# What the task asks:
Everything from the line containing "Write part 4" to the line containing "return points", both lines included, must be copied exactly; nothing else should be.

# Data supplied:
§

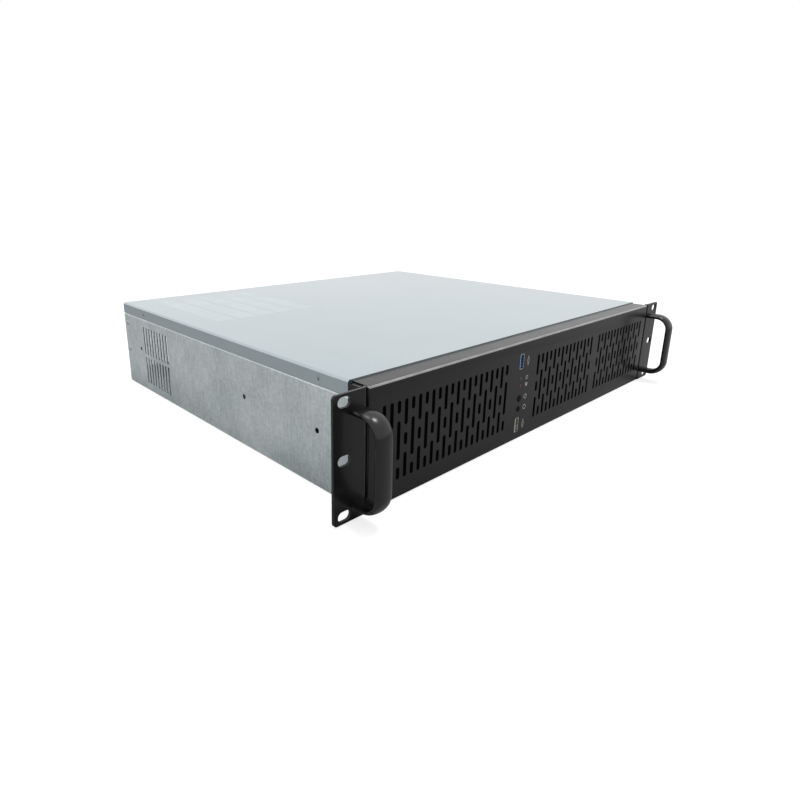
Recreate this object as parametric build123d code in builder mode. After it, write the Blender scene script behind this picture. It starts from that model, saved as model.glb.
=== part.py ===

§

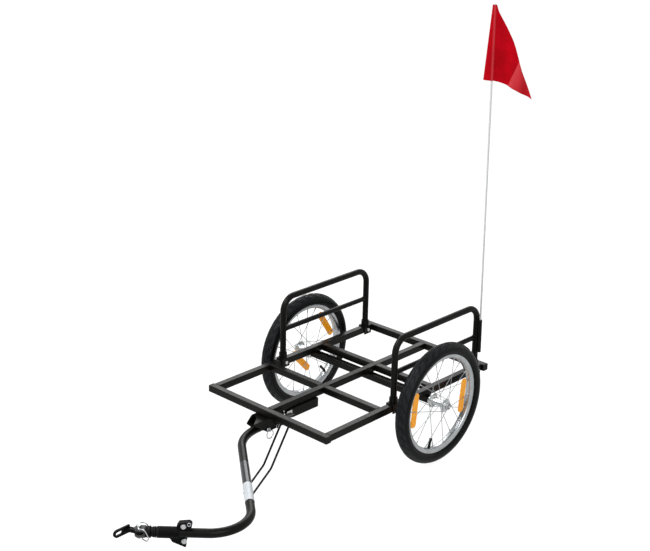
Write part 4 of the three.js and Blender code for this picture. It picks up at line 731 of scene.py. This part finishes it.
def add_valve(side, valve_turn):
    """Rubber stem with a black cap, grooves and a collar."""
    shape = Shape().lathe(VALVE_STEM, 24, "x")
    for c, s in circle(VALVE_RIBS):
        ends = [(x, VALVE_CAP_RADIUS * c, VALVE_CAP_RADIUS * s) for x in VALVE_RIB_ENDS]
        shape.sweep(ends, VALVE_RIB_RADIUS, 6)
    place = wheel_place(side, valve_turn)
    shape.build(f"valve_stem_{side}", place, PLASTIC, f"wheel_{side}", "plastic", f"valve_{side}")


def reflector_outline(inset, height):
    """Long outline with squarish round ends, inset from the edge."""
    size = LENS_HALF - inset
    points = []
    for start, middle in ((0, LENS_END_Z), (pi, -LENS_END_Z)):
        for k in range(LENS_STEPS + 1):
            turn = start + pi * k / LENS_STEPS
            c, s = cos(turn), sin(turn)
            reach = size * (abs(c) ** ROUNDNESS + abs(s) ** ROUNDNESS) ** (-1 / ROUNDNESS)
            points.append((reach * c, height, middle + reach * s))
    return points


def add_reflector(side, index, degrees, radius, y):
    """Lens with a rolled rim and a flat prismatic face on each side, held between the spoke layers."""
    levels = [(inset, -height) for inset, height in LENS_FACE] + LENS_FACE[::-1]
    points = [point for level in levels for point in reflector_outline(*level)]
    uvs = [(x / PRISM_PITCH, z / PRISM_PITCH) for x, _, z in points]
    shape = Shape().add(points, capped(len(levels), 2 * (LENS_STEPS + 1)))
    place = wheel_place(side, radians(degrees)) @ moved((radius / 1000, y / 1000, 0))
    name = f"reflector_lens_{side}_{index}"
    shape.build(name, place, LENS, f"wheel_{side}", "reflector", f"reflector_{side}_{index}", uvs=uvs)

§

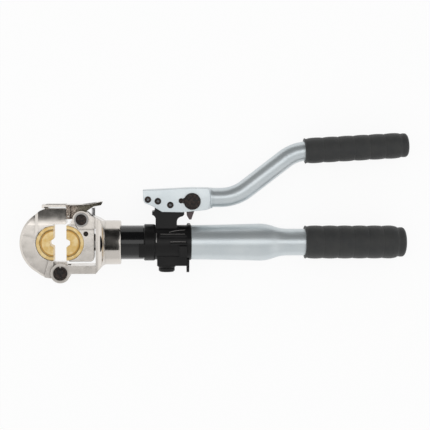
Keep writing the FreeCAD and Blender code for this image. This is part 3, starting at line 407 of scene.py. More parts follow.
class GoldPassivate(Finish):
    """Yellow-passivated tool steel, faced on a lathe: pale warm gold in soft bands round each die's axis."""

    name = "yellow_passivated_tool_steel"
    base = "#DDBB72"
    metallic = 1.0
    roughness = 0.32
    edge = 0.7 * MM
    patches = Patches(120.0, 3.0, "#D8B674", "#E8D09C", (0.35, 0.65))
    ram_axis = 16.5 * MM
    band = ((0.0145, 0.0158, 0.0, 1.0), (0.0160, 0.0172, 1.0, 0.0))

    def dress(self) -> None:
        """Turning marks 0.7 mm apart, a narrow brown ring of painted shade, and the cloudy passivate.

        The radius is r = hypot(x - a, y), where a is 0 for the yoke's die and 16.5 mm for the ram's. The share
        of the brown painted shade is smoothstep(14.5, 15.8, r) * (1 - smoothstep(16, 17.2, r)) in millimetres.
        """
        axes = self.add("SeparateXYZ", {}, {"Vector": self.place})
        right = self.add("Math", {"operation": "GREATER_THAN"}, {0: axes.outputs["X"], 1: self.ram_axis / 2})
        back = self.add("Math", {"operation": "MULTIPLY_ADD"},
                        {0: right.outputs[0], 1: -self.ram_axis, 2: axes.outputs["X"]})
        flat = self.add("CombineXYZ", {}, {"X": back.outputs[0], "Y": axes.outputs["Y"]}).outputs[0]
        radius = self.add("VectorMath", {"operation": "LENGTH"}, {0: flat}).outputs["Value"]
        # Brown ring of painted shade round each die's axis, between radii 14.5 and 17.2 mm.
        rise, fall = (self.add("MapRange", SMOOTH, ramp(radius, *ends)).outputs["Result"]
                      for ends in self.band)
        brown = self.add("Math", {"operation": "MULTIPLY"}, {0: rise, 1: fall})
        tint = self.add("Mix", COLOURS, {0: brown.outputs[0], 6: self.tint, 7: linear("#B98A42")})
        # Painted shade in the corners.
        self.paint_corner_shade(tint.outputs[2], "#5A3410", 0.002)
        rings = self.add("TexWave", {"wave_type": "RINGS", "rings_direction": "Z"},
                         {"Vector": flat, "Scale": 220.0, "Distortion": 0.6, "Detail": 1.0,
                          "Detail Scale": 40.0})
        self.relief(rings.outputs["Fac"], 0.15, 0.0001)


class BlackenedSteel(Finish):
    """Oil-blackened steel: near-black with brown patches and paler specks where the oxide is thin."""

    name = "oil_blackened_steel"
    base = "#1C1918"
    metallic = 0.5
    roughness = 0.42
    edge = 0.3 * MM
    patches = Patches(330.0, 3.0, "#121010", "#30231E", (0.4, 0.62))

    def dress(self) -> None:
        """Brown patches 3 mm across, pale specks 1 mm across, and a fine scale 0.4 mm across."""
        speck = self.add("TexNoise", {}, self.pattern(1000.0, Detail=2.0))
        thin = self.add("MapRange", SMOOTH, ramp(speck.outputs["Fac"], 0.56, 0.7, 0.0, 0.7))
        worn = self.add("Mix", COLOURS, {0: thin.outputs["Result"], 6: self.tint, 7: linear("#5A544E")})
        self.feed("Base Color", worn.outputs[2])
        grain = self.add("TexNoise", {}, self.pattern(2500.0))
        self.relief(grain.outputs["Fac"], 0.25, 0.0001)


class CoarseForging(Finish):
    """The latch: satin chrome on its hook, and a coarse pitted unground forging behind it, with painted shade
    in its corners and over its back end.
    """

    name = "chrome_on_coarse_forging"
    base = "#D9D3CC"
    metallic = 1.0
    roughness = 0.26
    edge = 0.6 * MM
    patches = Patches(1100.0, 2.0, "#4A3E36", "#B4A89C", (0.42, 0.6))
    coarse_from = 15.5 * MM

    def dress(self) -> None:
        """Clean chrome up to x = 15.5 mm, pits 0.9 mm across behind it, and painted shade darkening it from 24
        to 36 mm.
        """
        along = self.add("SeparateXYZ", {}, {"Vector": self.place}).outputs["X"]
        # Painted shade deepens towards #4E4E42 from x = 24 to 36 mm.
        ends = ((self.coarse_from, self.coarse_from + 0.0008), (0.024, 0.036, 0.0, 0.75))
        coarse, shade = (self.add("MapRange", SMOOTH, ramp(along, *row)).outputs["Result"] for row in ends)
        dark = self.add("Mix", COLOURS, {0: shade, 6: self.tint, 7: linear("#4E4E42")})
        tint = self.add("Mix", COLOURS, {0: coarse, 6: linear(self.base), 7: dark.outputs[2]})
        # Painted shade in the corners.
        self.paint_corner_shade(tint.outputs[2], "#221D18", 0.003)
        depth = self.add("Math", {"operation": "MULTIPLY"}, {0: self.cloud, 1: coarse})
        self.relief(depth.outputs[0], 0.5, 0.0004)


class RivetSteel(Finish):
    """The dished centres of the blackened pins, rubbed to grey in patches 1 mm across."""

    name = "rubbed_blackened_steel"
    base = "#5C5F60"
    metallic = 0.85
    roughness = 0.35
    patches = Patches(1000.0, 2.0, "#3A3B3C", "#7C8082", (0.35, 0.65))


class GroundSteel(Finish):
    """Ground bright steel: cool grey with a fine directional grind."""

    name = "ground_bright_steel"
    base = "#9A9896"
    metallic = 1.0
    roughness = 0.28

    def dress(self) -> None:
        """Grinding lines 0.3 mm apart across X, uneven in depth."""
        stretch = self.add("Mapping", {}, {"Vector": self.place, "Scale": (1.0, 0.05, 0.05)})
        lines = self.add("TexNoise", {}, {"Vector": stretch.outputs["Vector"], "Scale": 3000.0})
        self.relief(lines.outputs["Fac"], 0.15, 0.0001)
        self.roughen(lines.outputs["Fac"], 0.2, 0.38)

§

# Correct result:
Write part 4 of the three.js and Blender code for this picture. It picks up at line 731 of scene.py. This part finishes it.
def add_valve(side, valve_turn):
    """Rubber stem with a black cap, grooves and a collar."""
    shape = Shape().lathe(VALVE_STEM, 24, "x")
    for c, s in circle(VALVE_RIBS):
        ends = [(x, VALVE_CAP_RADIUS * c, VALVE_CAP_RADIUS * s) for x in VALVE_RIB_ENDS]
        shape.sweep(ends, VALVE_RIB_RADIUS, 6)
    place = wheel_place(side, valve_turn)
    shape.build(f"valve_stem_{side}", place, PLASTIC, f"wheel_{side}", "plastic", f"valve_{side}")


def reflector_outline(inset, height):
    """Long outline with squarish round ends, inset from the edge."""
    size = LENS_HALF - inset
    points = []
    for start, middle in ((0, LENS_END_Z), (pi, -LENS_END_Z)):
        for k in range(LENS_STEPS + 1):
            turn = start + pi * k / LENS_STEPS
            c, s = cos(turn), sin(turn)
            reach = size * (abs(c) ** ROUNDNESS + abs(s) ** ROUNDNESS) ** (-1 / ROUNDNESS)
            points.append((reach * c, height, middle + reach * s))
    return points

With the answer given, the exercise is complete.